Her very fear. Still, it was best to brazen it out since she’d come this far. “If not, it is up to you to educate me, my lord.”
“An intriguing proposition. This has been a somewhat trying evening so far, but unless I am mistaken you have just offered me an opportunity to vastly improve it.”
One way Ben and Alicia grow closer is by working together to figure out what’s happened to Elena. As Ben spends time with his wife, he realizes she’s just as intelligent as he is and possesses skills–like cleverly chatting up others to glean information–he doesn’t have. They make a great team; I enjoyed watching them become the couple Alicia is determined they can be. The two become equals and their partnership really worked for me.
The relationship between Elena and Ran is not as engaging, though still fun to read. Ran and Elena weren’t as interesting in part because they are far more stereotypical characters. Elena is breathtakingly beautiful; Ran is gorgeous and a stud. Given their situation–not only their near naked proximity, but the likelihood that Elena is inherently ruined–the two decide let Ran teach Elena about seduction. I feel like I’ve read that trope a bazillion times and while it’s reasonably done here, it wasn’t especially riveting. I did like the way the two didn’t spend all their time exploring Elena’s silken skin–they talk, play games, and become, sorta, friends. These non-sexual interactions provide some balance to all the time they spend “educating” Elena.
As for the question of who kidnapped Ran and Elena and why, I liked all the steps leading to the answer better than the answer itself. The identity of the mastermind was a bit hard to believe; even less likely was the odd story about how the kidnapping was engineered. I can see why you resolved your story this way; Ruined by Midnight is the first in your new series, Whispers of Scandal, and it’s clear the stories will be linked by how these scandals are engendered.
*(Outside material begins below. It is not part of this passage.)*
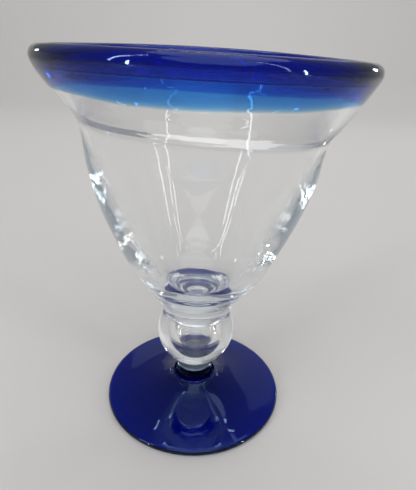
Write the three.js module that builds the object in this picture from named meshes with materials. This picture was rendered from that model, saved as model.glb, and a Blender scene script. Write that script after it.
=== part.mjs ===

Ruined by Midnight worked for me. It was diverting, sexy–although the language used to describe much of Elena’s and Ran’s sensual escapades is often over the top–, and, until the very end, pleasantly mysterious. I liked Alicia’s and Ben’s story very much–I think they’re your best couple yet. The book gets a B- from me.
P.S. There is one odd continuity error in your book. At one point, Ran says his mother died of a wasting disease which caused his father to then die of a broken heart. Later, he says they were killed in a carriage accident. Given that it made no difference in the novel how they died, I ignored this disconnect. Still, it seemed sloppy.